Durant deux heures, les membres de la commission décortiquent avec soin la situation de chaque demandeur et évaluent la pertinence de la requête. « Il faut prendre le temps de comprendre les tenants et les aboutissants d’une situation parfois complexe, de se poser les bonnes questions, de vérifier que les personnes ont sollicité les bons interlocuteurs avant, poursuit la salariée. On s’appuie sur des éléments de l’assistance sociale et des informations recueillies par les équipes d’accueil du Secours Catholique. Ce double regard est très précieux ». « Le but est d’apporter une aide significative qui permette à la personne de passer un cap », ajoute Jean-Marie Mousset, trésorier du Secours Catholique de Charente-Maritime.
apporter une « aide significative »
La demande d’une femme de 45 ans, au chômage, apparaît à l’écran. Sa voiture étant en panne, elle a renoncé à plusieurs missions d’intérim « à cause des distances ». Elle souhaiterait que le Secours Catholique contribue à hauteur de 150 euros au règlement des travaux de réparation de son véhicule. « Elle a trouvé un cofinancement. Cette aide va l’aider à se relancer », estime Marie, la bénévole. Après un rapide tour de table virtuel, la commission décide d’accorder la somme demandée.
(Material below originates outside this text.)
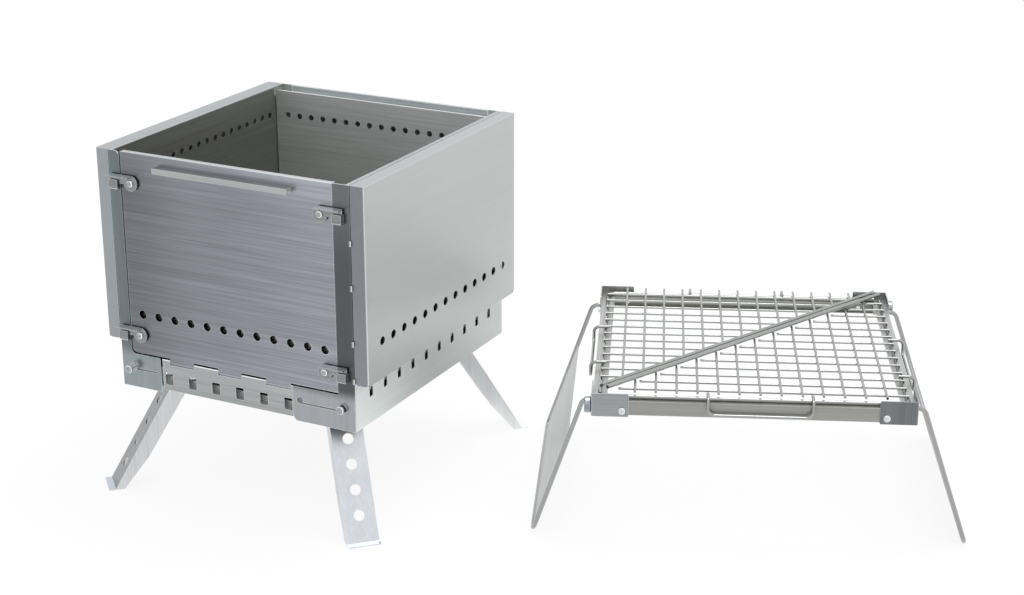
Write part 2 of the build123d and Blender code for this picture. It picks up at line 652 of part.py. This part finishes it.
def rivet(start, outward):
    # a blind rivet: a domed head with a hole in it, and a shank through bracket and rail
    start, outward = Vector(start), Vector(outward)
    shank = rod_between(start - outward * (bracket_sheet + 2 * sheet), start, rivet_radius)
    head = rod_between(start, start + outward * rivet_head, rivet_head_radius)
    hole = rod_between(start - outward, start + outward * (rivet_head + 1), rivet_hole_radius)
    outer = [edge for edge in head.edges() if (edge.center() - start).dot(outward) > rivet_head - 0.1]
    return fillet(outer, 1.2) + shank - hole


def pivot_lug():
    # an upright plate in the end of the front rail that holds the end of a leg rod
    low, high = rail_low + sheet, rail_high - sheet
    lug = block(pivot_x - 7, rail_half - 0.3, -lug_y - 0.8, -lug_y + 0.8, low, high)
    bore = rod_between((pivot_x, -lug_y - 2, pivot_z), (pivot_x, -lug_y + 2, pivot_z), rod_radius + hinge_clearance)
    return lug - bore


rivet_x = stand_half - rivet_inset
rivet_y = stand_half - bracket_length + 6
rod_slot_half, bracket_corner = 4.5, 2.0
lug_y = 180.0
stand["front_rail"] = front_rail()
stand["back_rail"] = flip_y(stand["front_rail"])
stand["right_rail"] = side_rail()
stand["left_rail"] = flip_x(stand["right_rail"])
bracket_shape = corner_bracket()
lug_shape = pivot_lug()
for corner, place in corners.items():
    stand["bracket_" + corner] = place(bracket_shape)
stand["pivot_lugs"] = group(place(lug_shape) for place in corners.values())
rivet_pair = [
    rivet((rivet_x, -stand_half, rivet_z), (0, -1, 0)),
    rivet((stand_half, -rivet_y, rivet_z), (1, 0, 0)),
]
stand["rivets"] = group(place(shape) for place in corners.values() for shape in rivet_pair)

# Leg rods: a U with its ends turned into the rail corners, and a plate welded inside the U
leg_points = [
    (pivot_x, -pin_end_y, pivot_z), (pivot_x, -rod_y, pivot_z), (neck_x, -rod_y, pivot_z),
    (stand_foot_x, -rod_y, rod_radius), (stand_foot_x, rod_y, rod_radius),
    (neck_x, rod_y, pivot_z), (pivot_x, rod_y, pivot_z), (pivot_x, pin_end_y, pivot_z),
]
leg_bends = [6.0, 11.0, 14.0, 14.0, 11.0, 6.0]
stand["right_leg_rod"] = bent_rod(leg_points, leg_bends, rod_radius)
stand["left_leg_rod"] = flip_x(stand["right_leg_rod"])

web_run, web_rise = stand_foot_x - neck_x, rod_radius - pivot_z
web_length = hypot(web_run, web_rise)
web_plane = Plane(origin=(neck_x, 0, pivot_z), x_dir=(0, 1, 0), z_dir=(web_rise, 0, -web_run))
web_half = rod_y - rod_radius
web_low = web_length - rod_radius
web_centre = (web_top + web_low) / 2
web_face = Pos(0, web_centre) * RectangleRounded(2 * web_half, web_low - web_top, web_corner)
web = extrude(web_face, sheet / 2, both=True)
for x in (12 - web_half, web_half - 12):
    for y in (web_top + 9, web_low - 9):
        web -= Pos(x, y, 0) * Cylinder(2.5, 4)
stand["right_leg_plate"] = web_plane * web
stand["left_leg_plate"] = flip_x(stand["right_leg_plate"])


# Lock knobs: a round knob on a stud that bears on the end of a leg rod
def lock_knob():
    outer = stand_half + 0.3
    knob = rod_between((outer, knob_y, pivot_z), (outer + knob_thickness, knob_y, pivot_z), knob_radius)
    rims = [edge for edge in knob.edges() if edge.length > 2 * knob_radius]
    knob = fillet(rims, 1.5)
    stud_end = pivot_x + rod_radius + 0.4
    return knob + rod_between((stud_end, knob_y, pivot_z), (outer, knob_y, pivot_z), rod_radius)


stand["right_leg_knob"] = lock_knob()
stand["left_leg_knob"] = flip_x(flip_y(stand["right_leg_knob"]))

# Wire grates: rim rods, cross wires over them and long wires on top
rail_top = rail_high + grate_lift
rim_z = rail_top + rim_rod
cross_z = rim_z + rim_rod + wire_rod
long_z = cross_z + 2 * wire_rod
diagonal_z = long_z + wire_rod + rim_rod
overhang = 1.0
grid = [wire_pitch * index for index in range(-6, 8)]


def grate_rim():
    # back left triangle: an outer rod round two sides under the wires, and a diagonal rod on top of them
    reach = grate_half
    points = [(-reach, diagonal_gap - reach, rim_z), (-reach, reach, rim_z), (reach - diagonal_gap, reach, rim_z)]
    outer = bent_rod(points, [12.0], rim_rod)
    low, high = diagonal_inset - reach, reach - diagonal_inset
    diagonal = rod_between((low, low + diagonal_gap, diagonal_z), (high - diagonal_gap, high, diagonal_z), rim_rod)
    return group([outer, diagonal])


def cross_wires():
    wires = []
    for y in [value - 6 for value in grid]:
        right_end = y - diagonal_gap
        if right_end > 20 - grate_half and y < grate_half - 4:
            wires.append(rod_between((-grate_half - overhang, y, cross_z), (right_end, y, cross_z), wire_rod))
    return wires


def long_wires():
    wires = []
    for x in [value - 8 for value in grid]:
        low_end = x + diagonal_gap
        if x > 10 - grate_half and low_end < grate_half - 20:
            wires.append(rod_between((x, low_end, long_z), (x, grate_half + overhang, long_z), wire_rod))
    return wires


def bail(side):
    # a wire handle that is welded on the rim, reaches over the rail and hangs outside it
    start, out, low = grate_half - 5, stand_half + 4.5, rail_low + 5
    top = rim_z + rim_rod + bail_rod
    points = [(-bail_half, start, top), (-bail_half, out, top), (-bail_half, out, low),
              (bail_half, out, low), (bail_half, out, top), (bail_half, start, top)]
    shape = bent_rod(points, [7.0, 9.0, 9.0, 7.0], bail_rod)
    turn = {"back": 0, "left": 90, "front": 180, "right": 270}[side]
    shift = bail_centres[side]
    offset = Pos(shift, 0, 0) if side in ("front", "back") else Pos(0, shift, 0)
    return offset * (Rot(Z=turn) * shape)


diagonal_inset = 2.0
half_turn = Rot(Z=180)
stand["back_grate_rim"] = grate_rim()
stand["back_grate_cross_wires"] = group(cross_wires())
stand["back_grate_long_wires"] = group(long_wires())
stand["back_grate_handles"] = group([bail("back"), bail("left")])
stand["front_grate_rim"] = half_turn * stand["back_grate_rim"]
stand["front_grate_cross_wires"] = half_turn * stand["back_grate_cross_wires"]
stand["front_grate_long_wires"] = half_turn * stand["back_grate_long_wires"]
stand["front_grate_handles"] = group([bail("front"), bail("right")])

stand_place = Pos(stand_centre[0], stand_centre[1], 0) * Rot(Z=stand_turn)
for name, shape in stand.items():
    nodes["stand_" + name] = stand_place * shape

# The origin is moved to the middle of the whole footprint, on the ground
whole = Compound([solid for shape in nodes.values() for solid in shape.solids()]).bounding_box()
middle = ((whole.min.X + whole.max.X) / 2, (whole.min.Y + whole.max.Y) / 2)
to_origin = Pos(-middle[0], -middle[1], 0)

os.makedirs("parts", exist_ok=True)
for name, shape in nodes.items():
    export_step(to_origin * shape, "parts/" + name + ".step")
print(len(nodes), "nodes; fire box centre at", round(-middle[0], 2), round(-middle[1], 2))
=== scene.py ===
import bpy
from math import radians
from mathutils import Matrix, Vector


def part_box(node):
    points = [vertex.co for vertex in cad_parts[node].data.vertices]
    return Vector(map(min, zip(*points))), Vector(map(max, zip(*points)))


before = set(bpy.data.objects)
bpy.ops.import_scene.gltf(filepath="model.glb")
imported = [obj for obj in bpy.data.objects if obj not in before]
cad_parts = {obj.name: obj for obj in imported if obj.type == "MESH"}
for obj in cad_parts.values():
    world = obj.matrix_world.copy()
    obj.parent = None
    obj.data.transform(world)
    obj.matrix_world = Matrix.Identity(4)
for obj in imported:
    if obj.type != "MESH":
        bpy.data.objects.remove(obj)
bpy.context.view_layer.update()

# Camera, at the photograph's viewing angle
PICTURE_WIDTH, SENSOR_WIDTH = 1024, 36.0
FOCAL_PIXELS = 2000.0
CAMERA_PLACE = (1.0557, -2.2336, 1.136)
CAMERA_PITCH, CAMERA_HEADING = radians(90 - 19.77), radians(27.02)

camera_data = bpy.data.cameras.new("camera")
camera_data.sensor_fit = "HORIZONTAL"
camera_data.sensor_width = SENSOR_WIDTH
camera_data.lens = FOCAL_PIXELS / PICTURE_WIDTH * SENSOR_WIDTH
camera_data.clip_end = 20.0
camera = bpy.data.objects.new("camera", camera_data)
camera.location = CAMERA_PLACE
camera.rotation_euler = (CAMERA_PITCH, 0.0, CAMERA_HEADING)
bpy.context.scene.collection.objects.link(camera)
bpy.context.scene.camera = camera

# Brushed stainless steel. Each facing has its own painted tone, standing in for soft light from above:
# front and back faces, side faces, and level ones. The brush lines run along one axis.
FINE_LINES, FINE_LENGTH = 820.0, 9.0        # brush lines per metre across them, and breaks along them
STREAKS, STREAK_LENGTH = 260.0, 4.0         # longer and stronger strokes of the same brush
BANDS, BAND_LENGTH = 60.0, 1.2              # broad bands that the strokes gather into
CLOUD_SIZE = 3.5                            # faint patches, per metre
NOISE_ROUGHNESS = 0.6
EDGE_WIDTH = 0.0011                         # painted highlight along a sheet's edges
EDGE_SAMPLES = 6
EDGE_GAIN = 3.4                             # brings a square edge's mask up to 1
BEND_GAIN = 2.0                             # brings a bend's mask up to 1 midway between two axes
BRUSH_SHINE = 0.16                          # how far the roughness varies from line to line
BRUSH_RELIEF, BRUSH_DEPTH = 0.12, 0.0004
STAND_TURN = radians(22.8)                  # the grill stand is set down at this angle to the fire box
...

De plus en plus de personnes à la recherche d’un moyen de transport pour accéder à un emploi ou une formation se tournent vers le Secours Catholique. « La précarité mobilité est le besoin le plus exprimé et cette demande est en constante hausse », indique Audrey Clérissi. Aide à la location, à la réparation ou à l’achat d’un véhicule ou, plus rarement, participation au coût de l’examen du permis de conduire. En 2024, 28 % des dossiers traités par la commission étaient liés à des problèmes de déplacement. Se déplacer dans cette région rurale, jalonnée de vignes, où « l’offre de transports en commun est peu fournie s'avère compliqué lorsqu’on n’a pas de voiture », renchérit Emma Bonnet, animatrice au Secours Catholique de Charente-Maritime. « Certains prennent même le car scolaire mais il n’y a que deux passages par jour ».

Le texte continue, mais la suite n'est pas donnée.